Note I execute three times to account for variability (the number of executions you will need highly vary among different problems). Also, between executions I make sure to force the system to free all memory and caches that the previous execution might have left. Finally, the command I use to run my script for days is the following:

nohup script.sh &

Analyzing results

Once you have successfully executed all experiments it is time to take a look at the results and draw conclusions from them. However, it might be the case that you have hundreds or even thousands of lines with experimental data, where to start from? My recommendation here is to use your favorite BI tool to graphically explore the data. This kind of tools allow to easily create tables and charts with dynamic filters, so that you can vary the different parameters and see which results are the most meaningful for the paper. I generally use MicroStrategy Desktop, its free version is enough to load a CSV file and define the dimensions and metrics of analysis, with few clicks you can get visualizations like the following.

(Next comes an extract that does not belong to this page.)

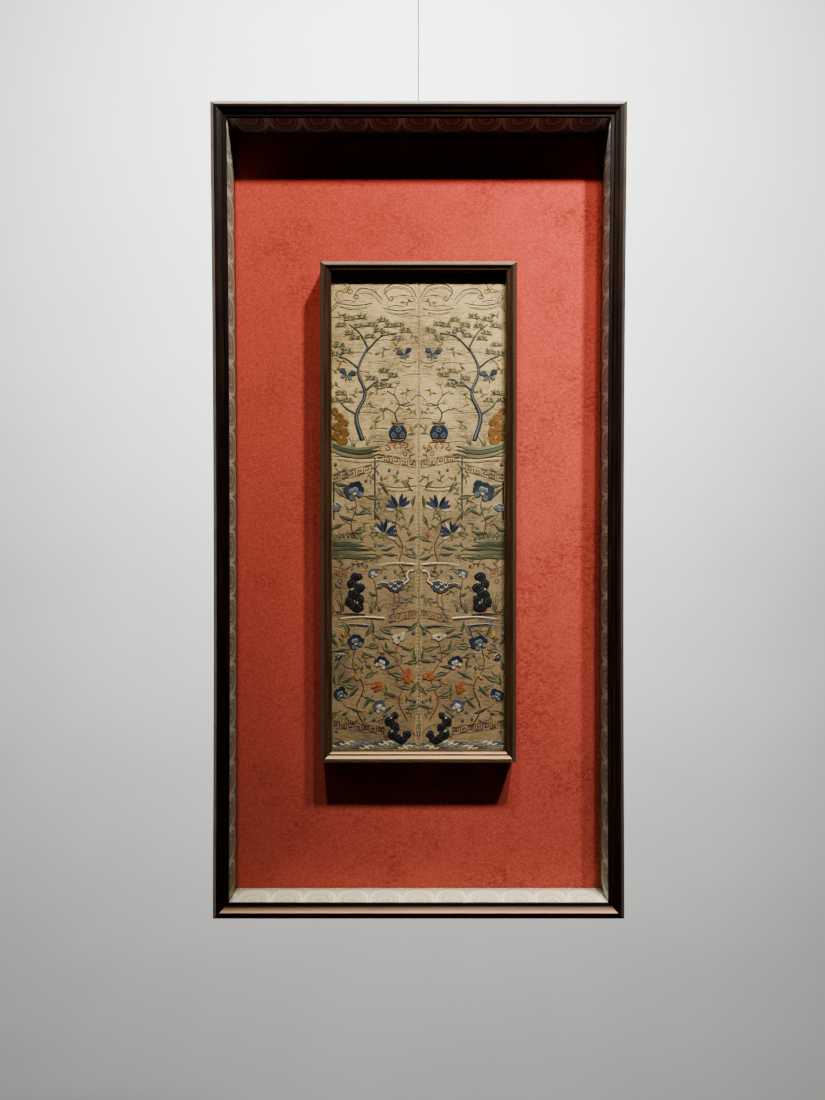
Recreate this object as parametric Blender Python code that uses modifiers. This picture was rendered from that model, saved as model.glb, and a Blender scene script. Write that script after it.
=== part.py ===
"""A pair of embroidered silk sleeve bands in a small dark wooden frame, set inside a deep shadow box
with a red cloth back and brocade slips, which hangs from one twisted steel wire.
Metres, +Z up, the front faces -Y. The origin is the middle of the eye at the top of the wire."""

import bpy
import bmesh
import math
from mathutils import Vector

MM = 0.001
GAP = 0.3 * MM

# Driving sizes, in millimetres until they are scaled.
BOX_WIDTH = 460 * MM
BOX_HEIGHT = 907 * MM
BOX_DEPTH = 62 * MM
SIDE_BOW = 2.2 * MM
SIDE_THICKNESS = 12.6 * MM
MOULDING_WIDTH = 18.0 * MM
LIP_DEPTH = 5.4 * MM

WIRE_RISE = 170 * MM
WIRE_DEPTH = 55.5 * MM
WIRE_DIAMETER = 1.5 * MM

SLIP_BACK = 40 * MM
SLIP_SPLAY = 0.6 * MM
RED_CLOTH_THICKNESS = 1.4 * MM
BACKBOARD_THICKNESS = 5 * MM

INNER_WIDTH = 220 * MM
INNER_HEIGHT = 562 * MM
INNER_FRONT = 10.3 * MM
INNER_SIDE = 9.2 * MM
INNER_MOULDING = 12 * MM
INNER_LIP_DEPTH = 10 * MM

BAND_THICKNESS = 1.6 * MM
BAND_BOARD_THICKNESS = 3 * MM

# Places that follow from them. Depth runs from the crest of the outer moulding towards the wall.
BOX_TOP = -WIRE_RISE
BOX_MIDDLE = BOX_TOP - BOX_HEIGHT / 2
RED_CLOTH_FRONT = SLIP_BACK + GAP
BACKBOARD_FRONT = RED_CLOTH_FRONT + RED_CLOTH_THICKNESS + GAP
BACKBOARD_BACK = BACKBOARD_FRONT + BACKBOARD_THICKNESS


def y_at(depth):
    """The Y of a depth behind the crest; the wire hangs at Y = 0."""
    return depth - WIRE_DEPTH


def clear_scene():
    for old in list(bpy.data.objects):
        bpy.data.objects.remove(old, do_unlink=True)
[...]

Source: https://apandre.files.wordpress.com/2013/10/e3area.jpg

Finally, after deciding what data you will present in the paper it is time to get the charts ready. You want your charts to look professional, so please do not crop Excel charts (or even the ones generated in MicroStrategy). There are tools out there to generate plots that look way better on paper, if you are familiar with Python you can use matplotlib, otherwise you might use gnuplot.